CHENNAI: Temples are big business, and adding to their large coffers is hair. Yes, hair.
Almost every major temple makes money selling tonnes of hair left behind by devotees to India’s hair exporters. This business, however, has been hit hard —thanks to the European economic slowdown and Indian exporters’ perennial villain, China.
Figures from both industry sources and the Ministry of Commerce tell the tale. The past fiscal year saw human hair and related product exports fall by more than Rs 400-odd crore compared to the previous year. The total export revenue for the previous year was Rs 2,354 crore. This translates to a decline of about 17 per cent.

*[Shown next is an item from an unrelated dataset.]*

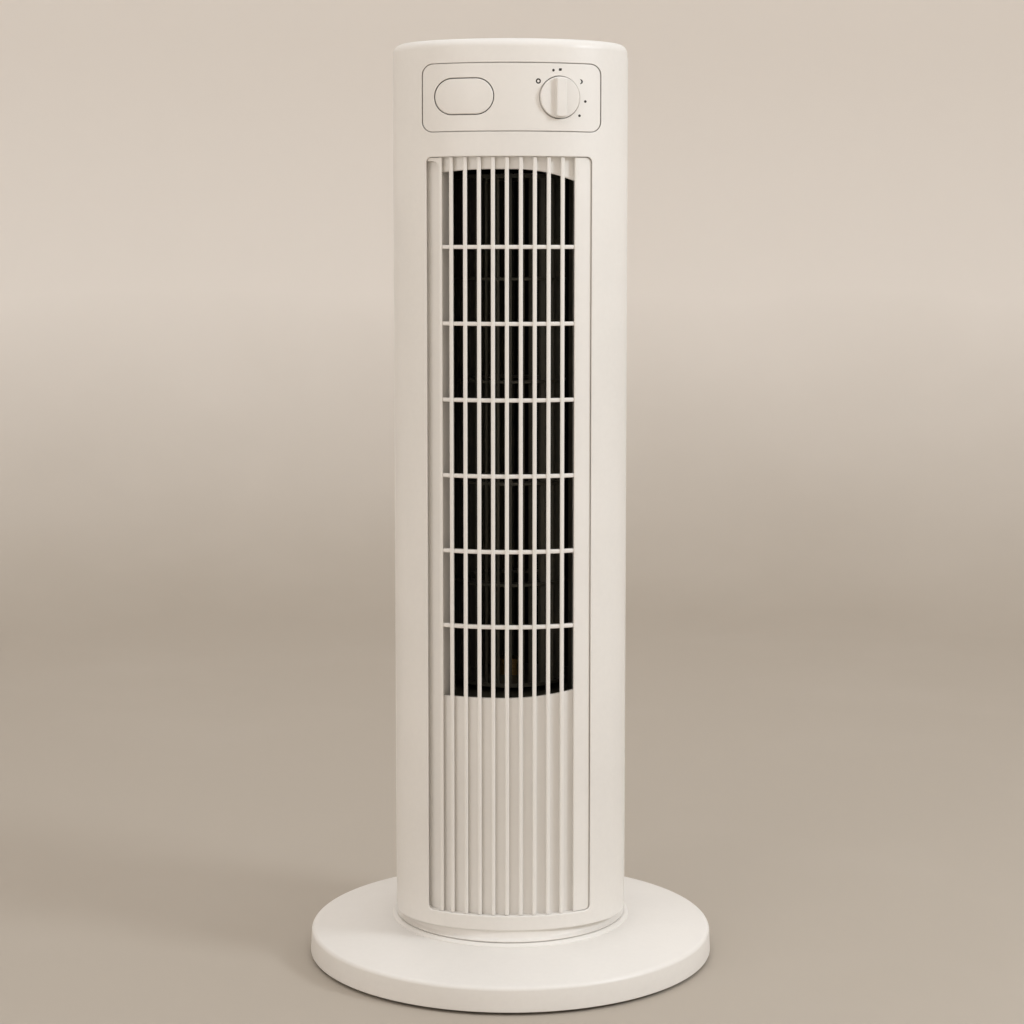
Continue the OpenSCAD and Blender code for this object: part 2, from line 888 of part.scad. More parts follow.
// The scroll opens from a close gap at the back to a wide one at the front left.
scroll_path = concat(
    [for (a = [100 : 5 : 215])
        let (r = wheel_r + 3 + 11 * (a - 100) / 115)
        [r * cos(a), wheel_y + r * sin(a)]],
    [[-49.5, -35.5]]
);

module scroll_wall() {
    color(dark) translate([0, 0, duct_z0 + plate_duct_t])
        linear_extrude(duct_z1 - duct_z0 - plate_duct_t) polygon(ribbon(scroll_path, 1.8));
}

tongue_path = concat(
    [[52, -33], [51, -28]],
    arc(57, -14, 8.5, 200, 130, 6),
    [[56, 4], [62, 12], [70, 16]]
);

module vortex_tongue() {
    color(dark) translate([0, 0, duct_z0 + plate_duct_t])
        linear_extrude(duct_z1 - duct_z0 - plate_duct_t) polygon(ribbon(tongue_path, 1.8));
}

blade_path = arc(38.6, 6.2, 9.2, -78, 34, 7);
wheel_ring_count = 6;

module cross_flow_wheel() {
    span = wheel_z1 - wheel_z0;
    color(dark) translate([0, wheel_y, 0]) difference() {
        union() {
            translate([0, 0, wheel_z0 + 1]) linear_extrude(span - 2)
                intersection() {
                    for (k = [0 : blade_count - 1])
                        rotate(360 / blade_count * k) polygon(ribbon(blade_path, 1.1));
                    circle(r = wheel_r - 0.4);
                }
            for (k = [1 : wheel_ring_count - 2])
                let (z = wheel_z0 + (span - 2) * k / (wheel_ring_count - 1))
                    ring(wheel_r, wheel_r - 13, z, z + 2);
            translate([0, 0, wheel_z0]) cylinder(r = wheel_r, h = 3);
            translate([0, 0, wheel_z1 - 3]) cylinder(r = wheel_r, h = 3);
            translate([0, 0, wheel_z1 - 3]) cylinder(r = pin_r, h = 20);
        }
        translate([0, 0, wheel_z0 - 1]) cylinder(r = 9.05, h = 5);
    }
}

module wheel_hub() {
    color(brass) translate([0, wheel_y, 0]) difference() {
        translate([0, 0, wheel_z0 - 2]) cylinder(r = 9, h = 18);
        translate([0, 0, wheel_z0 - 3]) cylinder(r = shaft_r + 0.02, h = 16);
        translate([0, 0, wheel_z0 + 10]) rotate([0, 90, 0]) cylinder(r = 1.5, h = 20);
    }
}

module bearing_holder() {
    color(dark) translate([0, wheel_y, 0])
        difference() {
            union() {
                translate([0, 0, duct_z1 + plate_duct_t]) cylinder(r = 19, h = 2);
                translate([0, 0, duct_z1 + plate_duct_t]) cylinder(r = 11, h = 9);
            }
            translate([0, 0, duct_z1]) cylinder(r = 6.02, h = 20);
        }
}

module bearing_bush() {
    color(brass) translate([0, wheel_y, 0])
        ring(6, pin_r + fit, duct_z1 + plate_duct_t, duct_z1 + plate_duct_t + 9);
}

mount_ring = 32;
mount_at = [for (a = [45 : 90 : 315]) [mount_ring * cos(a), wheel_y + mount_ring * sin(a)]];

module motor_bracket() {
    color(steel) difference() {
        cross_floor(bracket_z, bracket_t, 12);
        for (p = mount_at) translate([p[0], p[1], bracket_z - 1]) cylinder(r = 2.3, h = 6);
        for (s = [-1, 1])
            box(s * 62 - 12, s * 62 + 12, -20, 16, bracket_z - 1, bracket_z + bracket_t + 1);
    }
}

module motor_mounts() {
    color(dark)
        for (p = mount_at) translate([p[0], p[1], 0]) {
            ring(6, 2.2, motor_z1, bracket_z);
            ring(6, 2.2, bracket_z + bracket_t, bracket_z + bracket_t + 2);
        }
}

module motor_screws() {
    color(steel)
        for (p = mount_at)
            translate([p[0], p[1], bracket_z + bracket_t + 2]) screw(3.6, 2, 2, 13);
}

module motor_can() {
    color(steel) translate([0, wheel_y, 0]) difference() {
        union() {
            translate([0, 0, motor_z0]) cylinder(r = motor_r, h = motor_z1 - motor_z0);
            translate([0, 0, motor_z0 - 4]) cylinder(r = 8, h = 8);
            translate([0, 0, motor_z1 - 4]) cylinder(r = 10, h = 11);
        }
        difference() {
            translate([0, 0, motor_z0 + 1.5])
                cylinder(r = motor_r - 1.5, h = motor_z1 - motor_z0 - 3);
            translate([0, 0, motor_z0]) cylinder(r = 8, h = 4);
            translate([0, 0, motor_z1 - 4]) cylinder(r = 10, h = 4);
        }
        translate([0, 0, motor_z0 - 5]) cylinder(r = shaft_r + fit, h = 80);
        for (a = [45 : 90 : 315])
            rotate([0, 0, a]) translate([mount_ring, 0, motor_z1 - 3]) cylinder(r = 2.05, h = 5);
        for (a = [0 : 60 : 300])
            rotate([0, 0, a]) translate([22, 0, motor_z0 - 1]) cylinder(r = 5, h = 4);
    }
}

module motor_stator() {
    color(grey) translate([0, wheel_y, 0]) difference() {
        ring(motor_r - 1.8, 20.2, motor_z0 + 12, motor_z1 - 12);
        for (a = [15 : 30 : 345])
            rotate([0, 0, a]) box(19, 32, -1.5, 1.5, motor_z0, motor_z1);
    }
}

module motor_windings() {
    color(copper) translate([0, wheel_y, 0]) {
        ring(34, 22.5, motor_z1 - 12, motor_z1 - 6);
        ring(34, 22.5, motor_z0 + 6, motor_z0 + 12);
    }
}

module motor_rotor() {
    color(steel) translate([0, wheel_y, 0]) {
        translate([0, 0, motor_z0 - 6]) cylinder(r = shaft_r, h = wheel_z0 + 12 - motor_z0 + 6);
        translate([0, 0, motor_z0 + 12]) cylinder(r = 19.6, h = motor_z1 - motor_z0 - 24);
    }
}

module capacitor() {
    z = bracket_z + bracket_t;
    color(dark) translate([26, 38, z]) linear_extrude(28) polygon([
        for (p = soft_rect(36, 18, 3)) p + [18, 9]
    ]);
}

module terminal_block() {
    color(ivory) difference() {
        box(-66, -34, -32, -20, floor_z1, floor_z1 + 11);
        for (k = [0 : 3])
            translate([-61.5 + 7.6 * k, -26, floor_z1 + 5]) cylinder(r = 2.2, h = 8);
    }
}

// The leads run from the terminal block up the left side of the column to the switches.
harness_path = [
    [-63, -26, 57.6], [-67, -18, 63.4], [-70.5, -6, 72], [-72, 8, 86], [-72, 18, 100],
    [-72, 24, 118], [-72, 24, 240], [-72, 24, 400], [-72, 24, 560], [-72, 24, 656],
    [-71.5, 20, 670], [-69.5, 8, 682], [-66, -8, 692], [-61, -24, 698], [-56, -38, 701],
    [-54.5, -46, 702], [-51.8, -50.6, 702], [-47.6, -51, 702]
];
harness_r = 2.6;

module wire_harness() {
    last = len(harness_path) - 1;
    color(dark) loft([
        for (i = [0 : last])
            let (
                v = harness_path[min(i + 1, last)] - harness_path[max(i - 1, 0)],
                t = v / norm(v),
                side = cross(t, [0.96, 0.28, 0]),
                u = side / norm(side),
                w = cross(t, u)
            )
            [for (q = [0 : 45 : 315]) harness_path[i] + harness_r * (cos(q) * u + sin(q) * w)]
    ]);
}

// ---------- sweep drive ----------

module sweep_motor() {
    color(steel) difference() {
        union() {
            translate([0, sweep_y, floor_z1]) cylinder(r = sweep_can_r, h = sweep_can_h);
            box(-sweep_ear_x - 5, sweep_ear_x + 5, sweep_y - 5, sweep_y + 5, floor_z1, floor_z1 + 1.5);
        }
        translate([0, sweep_y, floor_z1 - 1]) cylinder(r = sweep_shaft_r + fit, h = 15);
        for (s = [-1, 1])
            translate([s * sweep_ear_x, sweep_y, floor_z1 - 1]) cylinder(r = 1.7, h = 4);
    }
}

module sweep_screws() {
    color(steel)
        for (s = [-1, 1])
            translate([s * sweep_ear_x, sweep_y, floor_z1 + 1.5]) screw(3, 1.8, 1.5, 7);
}

module crank_arm() {
    color(steel) translate([0, sweep_y, 0]) {
        translate([0, 0, crank_z]) cylinder(r = 8, h = crank_t);
        translate([0, 0, crank_z]) cylinder(r = sweep_shaft_r, h = floor_z1 + 12 - crank_z);
        translate([0, crank_r, crank_z]) cylinder(r = 4, h = crank_t);
        box(-4, 4, 0, crank_r, crank_z, crank_z + crank_t);
        translate([0, crank_r, yoke_z0 + yoke_t + 0.4]) cylinder(r = 2, h = crank_z - yoke_z0 - yoke_t);
    }
}

module crank_roller() {
    color(brass) translate([0, sweep_y + crank_r, 0])
        ring(crank_pin_r, 2.03, yoke_z0 + yoke_t + 0.4, crank_z - 0.2);
}

base_cover();
base_plate();
base_weight();
rubber_feet();
base_screws();
cord_inlet();
collar_ring();
pivot_post();
thrust_washer();
sweep_yoke();
retaining_ring();
post_screws();
turntable();
column_floor();
front_shell();
rear_shell();
top_cap();
shell_screws();
grip_cup();
intake_filter();
front_grille();
control_panel();
dial_marks();
switch_bracket();
rotary_switch();
push_switch();
duct_floor();
duct_ceiling();
scroll_wall();
vortex_tongue();
bearing_holder();
bearing_bush();
motor_bracket();
motor_mounts();
motor_can();
motor_stator();
motor_windings();
motor_screws();
capacitor();
terminal_block();
wire_harness();
sweep_motor();
sweep_screws();
crank_arm();
crank_roller();
cross_flow_wheel();
wheel_hub();
motor_rotor();
speed_knob();
switch_spindle();
push_button();
button_spring();
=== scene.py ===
"""The looks of an oscillating tower fan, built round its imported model.

Sizes are in millimetres in the object's own frame: Z up, front towards -Y. new_piece() turns them
into metres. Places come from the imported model's boxes and joints.
"""

import json
import math

import bmesh
import bpy
import numpy as np
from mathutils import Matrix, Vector
from mathutils.geometry import delaunay_2d_cdt


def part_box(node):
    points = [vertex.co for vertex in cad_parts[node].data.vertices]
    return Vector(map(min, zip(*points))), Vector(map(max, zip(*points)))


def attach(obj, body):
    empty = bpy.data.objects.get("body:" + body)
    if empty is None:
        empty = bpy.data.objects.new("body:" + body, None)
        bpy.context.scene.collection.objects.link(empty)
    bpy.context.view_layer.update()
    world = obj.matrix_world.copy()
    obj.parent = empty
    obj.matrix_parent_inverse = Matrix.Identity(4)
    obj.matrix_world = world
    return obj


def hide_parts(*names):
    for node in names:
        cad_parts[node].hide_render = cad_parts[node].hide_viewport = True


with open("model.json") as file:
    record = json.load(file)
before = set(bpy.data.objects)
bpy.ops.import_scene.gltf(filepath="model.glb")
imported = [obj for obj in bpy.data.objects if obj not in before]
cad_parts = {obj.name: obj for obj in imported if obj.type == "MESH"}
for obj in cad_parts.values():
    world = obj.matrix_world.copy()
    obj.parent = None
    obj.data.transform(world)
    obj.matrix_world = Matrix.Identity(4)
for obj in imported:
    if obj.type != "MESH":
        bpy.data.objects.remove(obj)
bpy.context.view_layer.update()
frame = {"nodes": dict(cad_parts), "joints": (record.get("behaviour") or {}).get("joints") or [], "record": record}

MM = 0.001
MERGE = 3e-6
SHARP = math.radians(38)
UP = np.array([0.0, 0.0, 1.0])


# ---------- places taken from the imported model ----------

def span(node):
    """Lowest and highest corner of a CAD node."""
    low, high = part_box(node)
    return np.array(low) / MM, np.array(high) / MM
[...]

Indian human hair, prized for its quality of Remy hair (said to be the finest quality), largely exports raw material to manufacturing hubs across the world. According to industry sources, nearly 80 per cent of all Indian human hair exports are raw material for factories around the world. Most of this is sourced from the large and thriving temples and towns of the hinterland—Tirupati, Palani and Velankanni to name a few. Tirupati Tirumala Devasthanam’s e-auction revenue from tonsured hair crossed Rs 200 crore in 2013-14. It has now dipped to Rs 173 crore.
Speaking about Chinese competition, Venkatesan Munuswamy, proprietor of the nearly 50-year-old Om Sakthi Murugan Enterprises in Chennai, said, “Their quality is quite low compared to ours, but the prices are only 30 per cent of ours.”
Neelakandan, one of the several ‘collectors’ who form the vital backbone of the logistics chain that keeps the Rs 2,500-crore Indian hair export industry on its feet, said, “What I do is visit small family temples around rural areas and buy the hair they have collected over the months. They have very small amounts of hair, a few kgs at the most. But there are a lot of them and I visit around 10 or 15 in one collection trip.” A typical haul for Neelakandan and others like him across the country is 10-20 kg, which they then sell to ‘collectors’ higher up in the supply chain or directly to exporters.
What makes this a lucrative business is the large range of the quality of hair that they collect. Some bunches can fetch them as much as Rs 16,000 per kg if it is of the right quality and length. “There are many collectors who fan out and bring in the supply. We buy a large portion of our goods from them,” said R Satyanarayan of Dove Exports. Neelakandan, however, did not prefer to divulge what he paid the temples from whom he collected the hair. Neelakandan and his ilk are a microcosm of how the Indian hair export industry works.
According to exporters, there are two kinds of hair—the high grade and prized Remy hair, itself of varying value, and the comb waste or non-Remy hair. The prices of both can vary as wildly as Rs 4 to Rs 25,000 per kg—all based on length, colour, quantity and type.
But while barber shops and other sources do belong to the supply chain for non-Remy hair, the largest sources of the high-value Remy are temples. Some like Tirupati, Palani and others—ones that see turnovers of crores of rupees— collect so much hair, so as to conduct online auctions.
The smaller ones, like those Neelakandan visits, have smaller quantities. But all have one major advantage over other sources of supply—hair from rural temples is largely unblemished by chemicals, are clean and long. A factor that puts a high prize on them is because the highest bidders, willing to shell out the thousands, are wig makers. But this is merely the bottom of the supply chain and value-addition process.
While some importers buy so much hair that they are happy with unprocessed goods, many are not. And processing adds value.
After the hair lands in the godowns of exporters, it is put through an exhaustive process—untangling, sorting and of course, wefting. “The process is expensive. The cleaning material we use costs Rs 62,000 per kg. We use perhaps a few grams per kg of hair. Wefting machines are also expensive,” said Satyanarayan.